> [Records shown]
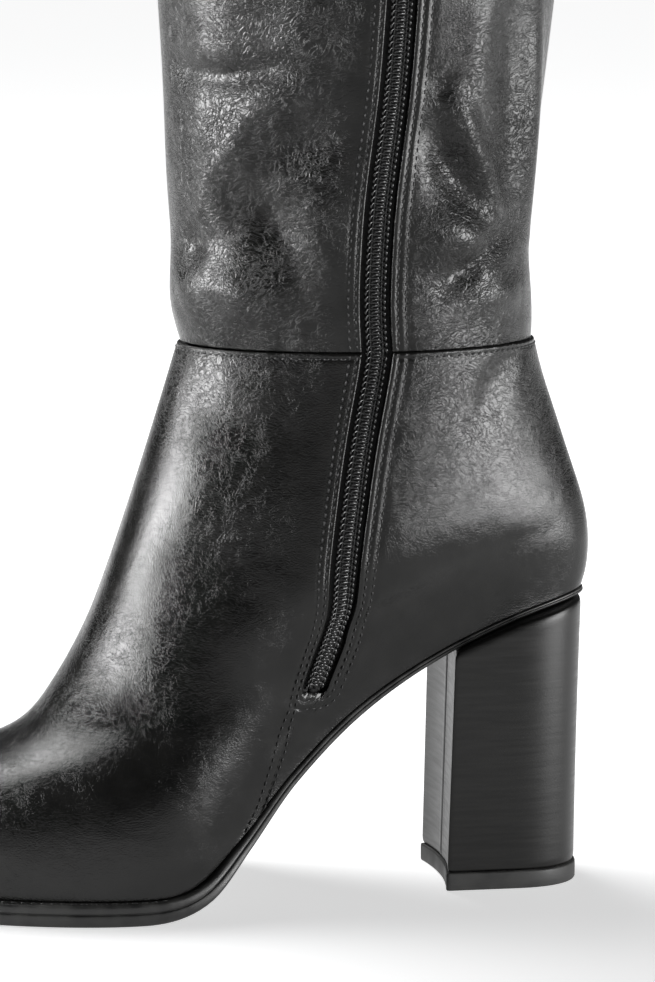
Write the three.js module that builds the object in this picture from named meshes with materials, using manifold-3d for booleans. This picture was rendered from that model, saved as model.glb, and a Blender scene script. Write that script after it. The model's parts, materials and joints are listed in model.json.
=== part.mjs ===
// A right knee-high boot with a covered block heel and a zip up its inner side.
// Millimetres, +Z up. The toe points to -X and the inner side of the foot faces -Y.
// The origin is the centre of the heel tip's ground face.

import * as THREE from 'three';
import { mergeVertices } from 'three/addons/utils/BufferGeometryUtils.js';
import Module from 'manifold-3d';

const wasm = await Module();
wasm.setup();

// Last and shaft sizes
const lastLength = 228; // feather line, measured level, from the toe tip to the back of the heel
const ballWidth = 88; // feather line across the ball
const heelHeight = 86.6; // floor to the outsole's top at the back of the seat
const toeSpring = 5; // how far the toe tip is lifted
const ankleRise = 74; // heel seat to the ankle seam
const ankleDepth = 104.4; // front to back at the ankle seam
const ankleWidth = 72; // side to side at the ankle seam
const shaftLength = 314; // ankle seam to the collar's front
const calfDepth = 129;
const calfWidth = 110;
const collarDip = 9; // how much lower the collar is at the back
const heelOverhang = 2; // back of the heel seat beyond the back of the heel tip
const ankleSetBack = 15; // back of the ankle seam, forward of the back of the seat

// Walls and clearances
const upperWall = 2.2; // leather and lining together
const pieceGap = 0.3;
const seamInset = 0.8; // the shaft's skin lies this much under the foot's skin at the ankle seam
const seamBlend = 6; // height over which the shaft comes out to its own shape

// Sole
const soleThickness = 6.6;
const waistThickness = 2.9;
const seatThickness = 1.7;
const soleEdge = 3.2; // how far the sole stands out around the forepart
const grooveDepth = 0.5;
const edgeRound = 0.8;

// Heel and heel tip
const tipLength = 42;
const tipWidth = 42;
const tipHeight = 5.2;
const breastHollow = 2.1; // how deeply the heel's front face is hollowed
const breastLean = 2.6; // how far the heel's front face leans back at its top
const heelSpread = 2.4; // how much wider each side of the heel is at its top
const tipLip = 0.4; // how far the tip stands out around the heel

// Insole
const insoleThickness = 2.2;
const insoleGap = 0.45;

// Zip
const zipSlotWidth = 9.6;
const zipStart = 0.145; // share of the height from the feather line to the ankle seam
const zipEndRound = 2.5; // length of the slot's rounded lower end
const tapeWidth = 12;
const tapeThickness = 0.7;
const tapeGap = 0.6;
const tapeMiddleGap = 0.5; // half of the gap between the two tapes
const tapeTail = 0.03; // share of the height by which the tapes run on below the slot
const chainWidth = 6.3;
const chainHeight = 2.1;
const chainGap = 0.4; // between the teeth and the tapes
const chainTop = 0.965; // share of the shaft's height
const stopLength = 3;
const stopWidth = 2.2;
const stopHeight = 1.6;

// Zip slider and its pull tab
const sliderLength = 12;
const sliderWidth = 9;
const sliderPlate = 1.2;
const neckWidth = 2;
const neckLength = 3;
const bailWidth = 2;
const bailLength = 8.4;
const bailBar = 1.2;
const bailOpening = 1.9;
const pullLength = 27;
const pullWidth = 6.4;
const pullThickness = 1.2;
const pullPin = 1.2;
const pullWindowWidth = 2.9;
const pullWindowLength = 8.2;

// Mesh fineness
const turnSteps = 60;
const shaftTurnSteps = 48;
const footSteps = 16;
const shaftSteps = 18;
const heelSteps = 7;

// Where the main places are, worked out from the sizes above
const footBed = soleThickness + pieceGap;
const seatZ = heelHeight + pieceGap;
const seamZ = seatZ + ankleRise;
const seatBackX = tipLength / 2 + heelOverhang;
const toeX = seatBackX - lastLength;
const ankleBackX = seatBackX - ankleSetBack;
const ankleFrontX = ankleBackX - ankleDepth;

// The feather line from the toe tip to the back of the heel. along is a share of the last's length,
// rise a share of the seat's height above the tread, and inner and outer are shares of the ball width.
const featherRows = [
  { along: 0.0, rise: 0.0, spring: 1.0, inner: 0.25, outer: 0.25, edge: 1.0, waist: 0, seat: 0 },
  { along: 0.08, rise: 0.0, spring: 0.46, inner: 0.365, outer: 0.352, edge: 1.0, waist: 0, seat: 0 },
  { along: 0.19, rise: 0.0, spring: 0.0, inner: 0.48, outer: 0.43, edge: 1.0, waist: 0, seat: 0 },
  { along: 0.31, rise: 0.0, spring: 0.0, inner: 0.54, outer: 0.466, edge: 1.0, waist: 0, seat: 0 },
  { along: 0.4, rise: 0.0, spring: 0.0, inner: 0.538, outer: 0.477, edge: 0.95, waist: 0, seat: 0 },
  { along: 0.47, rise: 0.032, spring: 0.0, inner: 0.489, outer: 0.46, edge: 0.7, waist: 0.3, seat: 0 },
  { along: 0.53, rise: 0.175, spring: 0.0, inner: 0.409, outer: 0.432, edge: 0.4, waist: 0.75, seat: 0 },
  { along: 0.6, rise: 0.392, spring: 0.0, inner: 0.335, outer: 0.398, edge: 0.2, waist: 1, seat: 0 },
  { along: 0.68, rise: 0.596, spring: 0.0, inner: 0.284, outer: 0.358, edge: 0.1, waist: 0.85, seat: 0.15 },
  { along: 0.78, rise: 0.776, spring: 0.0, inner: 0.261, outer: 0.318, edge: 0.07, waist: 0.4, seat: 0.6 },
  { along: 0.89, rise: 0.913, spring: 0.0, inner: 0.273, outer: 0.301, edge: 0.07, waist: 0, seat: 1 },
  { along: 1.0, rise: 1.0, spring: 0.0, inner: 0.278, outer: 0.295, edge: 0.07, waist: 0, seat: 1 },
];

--

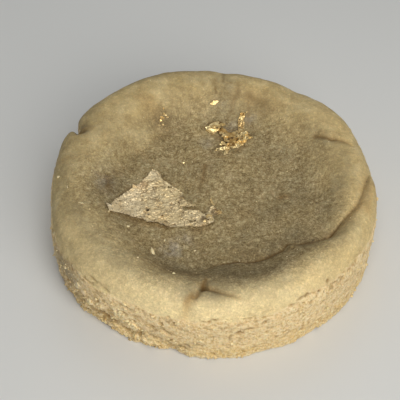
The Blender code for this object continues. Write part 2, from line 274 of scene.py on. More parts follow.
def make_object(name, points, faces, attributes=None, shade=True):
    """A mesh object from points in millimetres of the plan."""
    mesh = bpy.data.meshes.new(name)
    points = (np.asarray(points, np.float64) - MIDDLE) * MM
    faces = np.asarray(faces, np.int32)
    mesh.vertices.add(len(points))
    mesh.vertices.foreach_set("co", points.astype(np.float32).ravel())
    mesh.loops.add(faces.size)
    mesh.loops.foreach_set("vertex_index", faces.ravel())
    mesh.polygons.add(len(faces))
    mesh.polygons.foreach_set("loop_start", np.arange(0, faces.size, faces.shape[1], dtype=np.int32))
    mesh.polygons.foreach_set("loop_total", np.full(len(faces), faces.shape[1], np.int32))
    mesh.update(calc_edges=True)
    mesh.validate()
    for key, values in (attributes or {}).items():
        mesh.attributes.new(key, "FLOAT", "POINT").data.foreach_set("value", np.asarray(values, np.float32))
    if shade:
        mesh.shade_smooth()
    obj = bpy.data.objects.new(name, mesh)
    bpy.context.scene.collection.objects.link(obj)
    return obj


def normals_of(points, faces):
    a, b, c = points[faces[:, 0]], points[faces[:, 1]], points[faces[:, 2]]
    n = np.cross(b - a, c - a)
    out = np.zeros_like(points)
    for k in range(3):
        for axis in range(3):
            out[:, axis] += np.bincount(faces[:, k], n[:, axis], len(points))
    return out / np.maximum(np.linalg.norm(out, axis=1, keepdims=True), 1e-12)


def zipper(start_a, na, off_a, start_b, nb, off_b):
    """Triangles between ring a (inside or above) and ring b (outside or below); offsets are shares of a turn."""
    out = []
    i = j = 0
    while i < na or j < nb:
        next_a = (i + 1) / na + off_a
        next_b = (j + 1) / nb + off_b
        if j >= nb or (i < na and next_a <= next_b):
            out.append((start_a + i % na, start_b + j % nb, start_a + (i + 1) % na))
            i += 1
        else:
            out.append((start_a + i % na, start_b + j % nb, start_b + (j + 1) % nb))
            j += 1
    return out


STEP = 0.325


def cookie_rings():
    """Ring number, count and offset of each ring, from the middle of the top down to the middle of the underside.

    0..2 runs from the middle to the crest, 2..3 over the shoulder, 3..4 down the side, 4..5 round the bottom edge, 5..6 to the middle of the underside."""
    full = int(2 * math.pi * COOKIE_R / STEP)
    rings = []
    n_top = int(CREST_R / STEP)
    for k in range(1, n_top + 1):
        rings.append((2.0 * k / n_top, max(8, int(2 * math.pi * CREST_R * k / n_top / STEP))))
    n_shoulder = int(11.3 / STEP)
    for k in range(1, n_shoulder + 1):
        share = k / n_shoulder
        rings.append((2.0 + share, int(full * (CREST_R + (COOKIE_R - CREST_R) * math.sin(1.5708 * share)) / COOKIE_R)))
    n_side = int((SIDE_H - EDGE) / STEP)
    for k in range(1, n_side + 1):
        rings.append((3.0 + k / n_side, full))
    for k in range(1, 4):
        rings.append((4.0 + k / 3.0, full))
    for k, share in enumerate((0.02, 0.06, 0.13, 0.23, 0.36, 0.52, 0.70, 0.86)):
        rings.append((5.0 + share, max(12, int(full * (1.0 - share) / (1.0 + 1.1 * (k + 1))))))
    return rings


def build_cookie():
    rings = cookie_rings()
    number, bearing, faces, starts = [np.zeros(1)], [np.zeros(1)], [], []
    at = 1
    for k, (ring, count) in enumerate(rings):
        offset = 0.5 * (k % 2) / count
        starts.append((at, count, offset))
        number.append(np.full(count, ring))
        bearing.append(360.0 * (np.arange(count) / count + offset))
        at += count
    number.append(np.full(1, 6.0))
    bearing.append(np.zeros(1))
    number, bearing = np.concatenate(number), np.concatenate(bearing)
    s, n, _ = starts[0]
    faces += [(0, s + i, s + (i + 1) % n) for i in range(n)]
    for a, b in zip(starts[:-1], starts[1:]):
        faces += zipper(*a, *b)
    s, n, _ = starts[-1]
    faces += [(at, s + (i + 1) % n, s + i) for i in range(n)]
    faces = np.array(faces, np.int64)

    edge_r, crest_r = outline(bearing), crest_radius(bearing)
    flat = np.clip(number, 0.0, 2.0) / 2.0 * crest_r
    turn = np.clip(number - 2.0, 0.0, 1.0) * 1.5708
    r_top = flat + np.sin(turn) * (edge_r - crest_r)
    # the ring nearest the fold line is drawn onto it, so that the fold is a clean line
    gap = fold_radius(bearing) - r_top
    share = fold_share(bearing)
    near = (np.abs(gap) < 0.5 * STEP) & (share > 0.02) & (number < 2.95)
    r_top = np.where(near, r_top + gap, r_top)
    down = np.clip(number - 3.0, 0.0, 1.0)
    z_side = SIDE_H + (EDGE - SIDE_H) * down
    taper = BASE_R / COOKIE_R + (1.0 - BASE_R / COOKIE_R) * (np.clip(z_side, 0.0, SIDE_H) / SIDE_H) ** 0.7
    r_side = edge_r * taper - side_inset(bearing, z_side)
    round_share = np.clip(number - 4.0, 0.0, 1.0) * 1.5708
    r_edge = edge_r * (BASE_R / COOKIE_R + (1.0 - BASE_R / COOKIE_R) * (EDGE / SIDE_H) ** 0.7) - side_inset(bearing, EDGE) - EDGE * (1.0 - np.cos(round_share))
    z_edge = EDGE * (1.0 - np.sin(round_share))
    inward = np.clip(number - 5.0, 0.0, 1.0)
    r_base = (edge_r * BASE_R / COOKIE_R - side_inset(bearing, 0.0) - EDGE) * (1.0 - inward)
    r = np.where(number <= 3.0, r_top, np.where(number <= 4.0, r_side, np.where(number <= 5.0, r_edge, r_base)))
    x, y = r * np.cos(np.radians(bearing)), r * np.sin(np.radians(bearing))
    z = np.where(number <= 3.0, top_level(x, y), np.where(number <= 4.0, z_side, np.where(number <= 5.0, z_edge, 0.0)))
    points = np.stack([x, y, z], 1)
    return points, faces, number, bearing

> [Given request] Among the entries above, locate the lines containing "Write the three.js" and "wasm.setup();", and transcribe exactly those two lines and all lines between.

> [Reply to the task]
Write the three.js module that builds the object in this picture from named meshes with materials, using manifold-3d for booleans. This picture was rendered from that model, saved as model.glb, and a Blender scene script. Write that script after it. The model's parts, materials and joints are listed in model.json.
=== part.mjs ===
// A right knee-high boot with a covered block heel and a zip up its inner side.
// Millimetres, +Z up. The toe points to -X and the inner side of the foot faces -Y.
// The origin is the centre of the heel tip's ground face.

import * as THREE from 'three';
import { mergeVertices } from 'three/addons/utils/BufferGeometryUtils.js';
import Module from 'manifold-3d';

const wasm = await Module();
wasm.setup();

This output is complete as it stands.